The exponential nature is irrelevant. One stop appears to
double
or
halve
brightness.

It is the
effect
that is important.

The correct measures are:

If you have 1.2 litres of water (or anything else) you have nearly
double
0.67 litres. An exposure increase of 1.2 stops is nearly
double
an exposure increase of 0.67 stop.

Or, APS-C (1.5×) is
twice as close
to FourThirds in efficiency as it is to 135. APS-C (1.6×) -- at 1.4 and 0.49 "stops" -- is
three times closer
to FT as it is to 135.

Stops are:

exp₂(1.2) = 2.3

exp₂(0.73) = 1.7

2.3/1.7 = 1.35, not even close to double the amount, Boggis.

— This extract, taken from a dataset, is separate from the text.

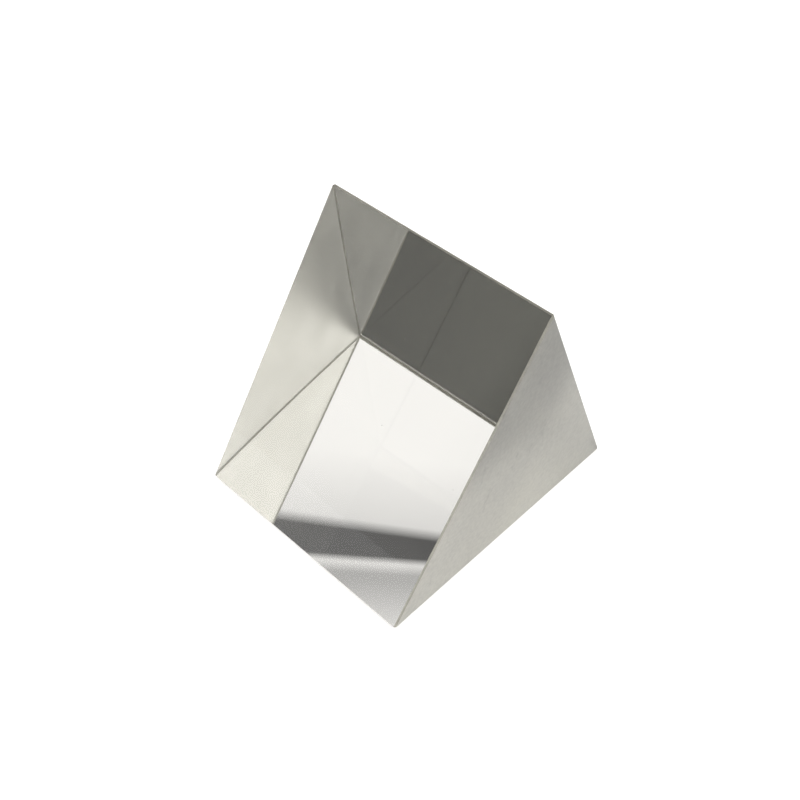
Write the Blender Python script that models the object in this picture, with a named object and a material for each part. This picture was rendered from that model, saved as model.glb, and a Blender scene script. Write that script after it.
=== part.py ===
"""Equilateral dispersing prism: one solid block of optical flint glass.

Three polished rectangular faces meet at 60 degrees, and the two triangular ends are finely ground.
Every edge has a small ground flat, which keeps it from chipping. The prism lies on one polished
face, with its opposite edge on top.

Frame: metres, +Z up. +X runs along the prism's long edges, +Y points to the rear lower edge, and
the origin is the middle of the bottom face.
"""

import math

import bmesh
import bpy
from mathutils import Vector

# Driving dimensions, in metres.
SIDE = 0.032  # width of each polished face, measured between the sharp edges
LENGTH = 0.025  # from one ground end face to the other
EDGE_FLAT = 0.00025  # width of the ground flat along each long edge
END_SETBACK = 0.00015  # how far the ground flat around each end face is set back from its rim

CORNER_ANGLE = math.radians(60)  # between any two polished faces
HEIGHT = SIDE * math.sin(CORNER_ANGLE)  # from the bottom face to the sharp top edge

GLASS_COLOUR = (0.93, 0.94, 0.90, 1.0)
GLASS_ROUGHNESS = 0.02
GLASS_INDEX = 1.65  # dense flint


def clear_scene():
    """Remove every object, so that only the prism is left."""
    for obj in list(bpy.data.objects):
        bpy.data.objects.remove(obj, do_unlink=True)


def make_glass():
    """Clear, slightly warm flint glass."""
    material = bpy.data.materials.new("flint_glass")
    material.use_nodes = True
    shader = material.node_tree.nodes["Principled BSDF"]
    shader.inputs["Base Color"].default_value = GLASS_COLOUR
    shader.inputs["Roughness"].default_value = GLASS_ROUGHNESS
    shader.inputs["IOR"].default_value = GLASS_INDEX
    shader.inputs["Transmission Weight"].default_value = 1.0
    return material


def cross_section():
    """The triangle in the YZ plane with its corners cut, counter-clockwise seen from +X."""
    corners = (
        Vector((-SIDE / 2, 0.0)),
        Vector((SIDE / 2, 0.0)),
        Vector((0.0, HEIGHT)),
    )
    # A flat of width w across a corner leaves each side w / (2 sin(half the corner angle)) from it.
    setback = EDGE_FLAT / (2 * math.sin(CORNER_ANGLE / 2))
    points = []
    for index, corner in enumerate(corners):
        before = corners[index - 1]
        after = corners[(index + 1) % len(corners)]
        points.append(corner + (before - corner).normalized() * setback)
        points.append(corner + (after - corner).normalized() * setback)
    return points


def make_prism(material):
    """Extrude the cross-section along X and bevel the rim of each end face."""
    mesh = bmesh.new()
    outline = [mesh.verts.new((-LENGTH / 2, y, z)) for y, z in cross_section()]
    left_end = mesh.faces.new(outline)
    extruded = bmesh.ops.extrude_face_region(mesh, geom=[left_end], use_keep_orig=True)
    right_verts = [item for item in extruded["geom"] if isinstance(item, bmesh.types.BMVert)]
    bmesh.ops.translate(mesh, verts=right_verts, vec=(LENGTH, 0.0, 0.0))
    bmesh.ops.recalc_face_normals(mesh, faces=mesh.faces)

    end_faces = [face for face in mesh.faces if abs(face.normal.x) > 0.99]
    rim = {edge for face in end_faces for edge in face.edges}
    bmesh.ops.bevel(mesh, geom=list(rim), offset=END_SETBACK, segments=1, affect="EDGES")
    bmesh.ops.recalc_face_normals(mesh, faces=mesh.faces)

    data = bpy.data.meshes.new("glass_prism")
    mesh.to_mesh(data)
    mesh.free()
    data.materials.append(material)
    prism = bpy.data.objects.new("glass_prism", data)
    bpy.context.scene.collection.objects.link(prism)
    return prism


def main():
    clear_scene()
    make_prism(make_glass())


main()
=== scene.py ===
"""Looks of the dense flint glass prism: polished faces, ground ends and hand-ground edge flats."""

import math
import random

import bmesh
import bpy
from mathutils import Matrix, Vector


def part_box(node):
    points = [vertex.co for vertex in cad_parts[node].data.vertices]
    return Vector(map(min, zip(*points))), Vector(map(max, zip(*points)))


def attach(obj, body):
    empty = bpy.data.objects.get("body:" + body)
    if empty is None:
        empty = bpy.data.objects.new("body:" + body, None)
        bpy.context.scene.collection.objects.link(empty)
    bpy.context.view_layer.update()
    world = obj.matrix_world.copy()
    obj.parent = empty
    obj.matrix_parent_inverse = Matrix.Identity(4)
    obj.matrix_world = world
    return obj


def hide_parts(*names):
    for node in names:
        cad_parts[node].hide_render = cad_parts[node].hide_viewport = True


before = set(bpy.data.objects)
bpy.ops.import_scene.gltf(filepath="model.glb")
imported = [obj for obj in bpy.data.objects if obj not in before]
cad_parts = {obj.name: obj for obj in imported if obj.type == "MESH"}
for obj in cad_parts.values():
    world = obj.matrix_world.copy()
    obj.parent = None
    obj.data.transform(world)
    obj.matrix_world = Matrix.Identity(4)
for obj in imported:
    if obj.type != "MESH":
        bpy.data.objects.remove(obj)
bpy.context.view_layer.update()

MM = 0.001
SIN_60 = math.sqrt(3) / 2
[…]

1.2 stops are 15% more than 1 stop.

0.73 stops are 15% less than 1 stop.

We are talking deviations of less than 1/6. For all practical purposes insignificant. How accurate do you think the labeling of your aperture and shutter speed settings are?

You are (deliberately?) ignoring the practicality of the measure.

The
significance
of the math must be considered, and you can't jump from an exponential to linear method and claim the
unused
linear result is significant.